For fans, the message is more complicated. Fandom is not just consumer enthusiasm; it is a social identity, a digital community and sometimes a political force. In K-pop especially, fan activity can be intensely organized and emotionally charged. Disputes that begin as arguments over music, image or loyalty can quickly escalate into targeted attacks. The court’s decision suggests that however heated fandom becomes, the law may still intervene when speech turns into repeated personal degradation.

For platforms, the case is another reminder that they are not neutral pipes in any meaningful social sense. Recommendation systems, trending structures and engagement incentives often boost the most provocative material. That does not mean platforms are legally responsible for every insulting remark, but it does mean they help shape the environment in which abuse becomes normal, profitable and easy to repeat.

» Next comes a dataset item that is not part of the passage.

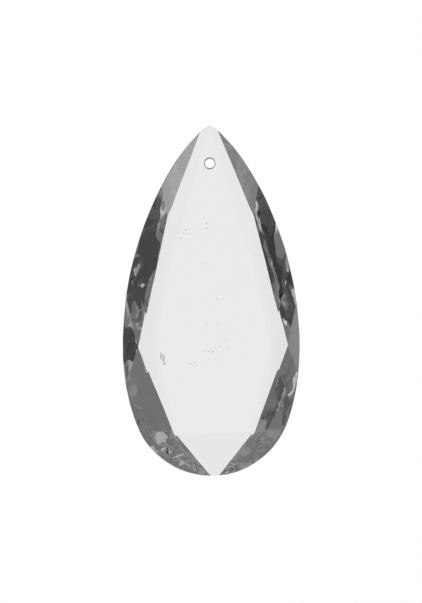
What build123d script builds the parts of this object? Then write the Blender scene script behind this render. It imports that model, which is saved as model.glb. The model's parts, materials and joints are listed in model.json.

And for defenders of free expression, the case illustrates a tension that democratic societies continue to struggle with: protecting robust criticism without normalizing dehumanization. The challenge is not abstract. Public figures should absolutely face tough scrutiny. Art, influence and power deserve criticism. But when language is designed less to evaluate conduct than to strip away dignity, courts and societies may decide that something other than debate is taking place.

That is the larger significance of the IU ruling. It does not end online abuse. It does not solve the structural incentives of digital outrage. And it does not erase the fact that celebrities, by definition, live under a brighter spotlight than everyone else. What it does do is reject the idea that public life requires absolute exposure to contempt.

In a world where stars are discussed in real time by millions of strangers, the legal boundary between criticism and cruelty will remain contested. South Korea’s latest court ruling does not settle that debate. But it offers a clear signal from one of the world’s most digitally wired pop cultures: fame may invite attention, but it does not cancel the right to be treated as a human being.